Bureau journalists, posing as agents of the Uzbekistan government, recorded senior Bell Pottinger executives boasting of their access to government and media. Bell Pottinger has previously worked for regimes with dubious human rights records including the governments of Sri Lanka and Belarus. An excellent piece of work by all accounts, and the Independent and The Bureau promise more to follow.
Bell Pottinger has responded angrily. The Times reports that Lord Bell (chair of Bell Pottinger’s parent company Chime Communications) has taken the matter to the Press Complaints Commission, describing the covert recording as “unethical“.
It would be easy to dismiss this with a wry “Well he would, wouldn’t he?“, but as the Leveson Inquiry goes on, there appears to be more and more unease with the shadier methods of journalism, which include covert recording, and Lord Bell may be attempting to tap into this feeling.
It’s clear that being recorded without one’s knowledge isn’t very nice. But it’s also clear that the Bureau’s investigation is in the public interest, and this should be enough to justify it. Amid the furore over phone hacking, surveillance, blagging and the rest, we should be very careful not to throw the baby out with the bathwater. The murkier methods of the press have their place.

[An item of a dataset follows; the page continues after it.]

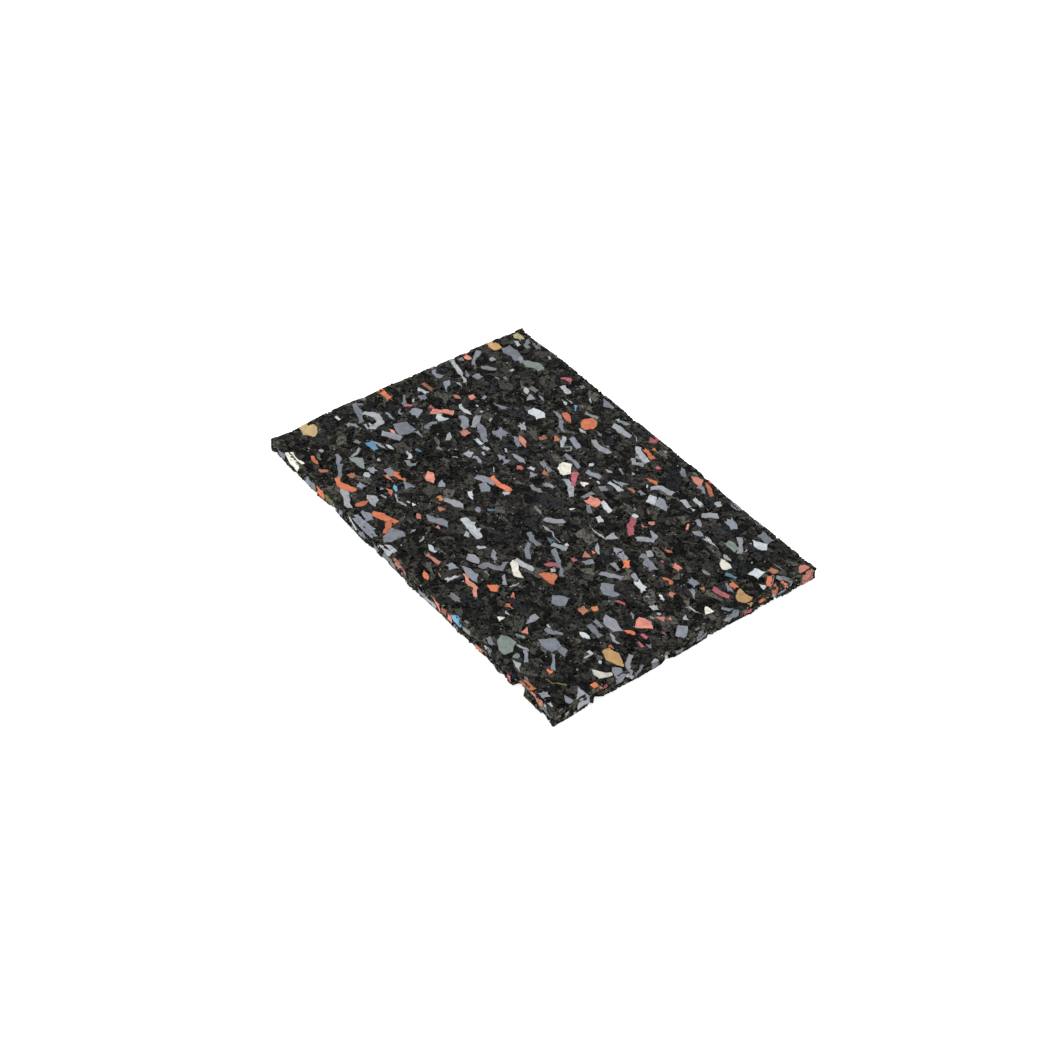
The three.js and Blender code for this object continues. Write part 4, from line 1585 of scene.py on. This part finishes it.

On Tuesday it was reported that Sri Lankan President Mahinda Rajapaksa threatened the chairman of The Sunday Leader, Lal Wickrematunge, by phone on 19 July. In response to an article that claimed China had given the president and his son millions of dollars to be used “at their discretion”, Rajapaksa reportedly told Wickrematunge, “you can attack me politically, but if you attack me personally, I will know how to attack you personally too.” The Sunday Leader is Sri Lanka’s only independent English-language newspaper, and has long been targeted by the government. The paper claims the 2009 murder of its former head, Lasantha Wickematunge (Lal’s brother), was never investigated fully.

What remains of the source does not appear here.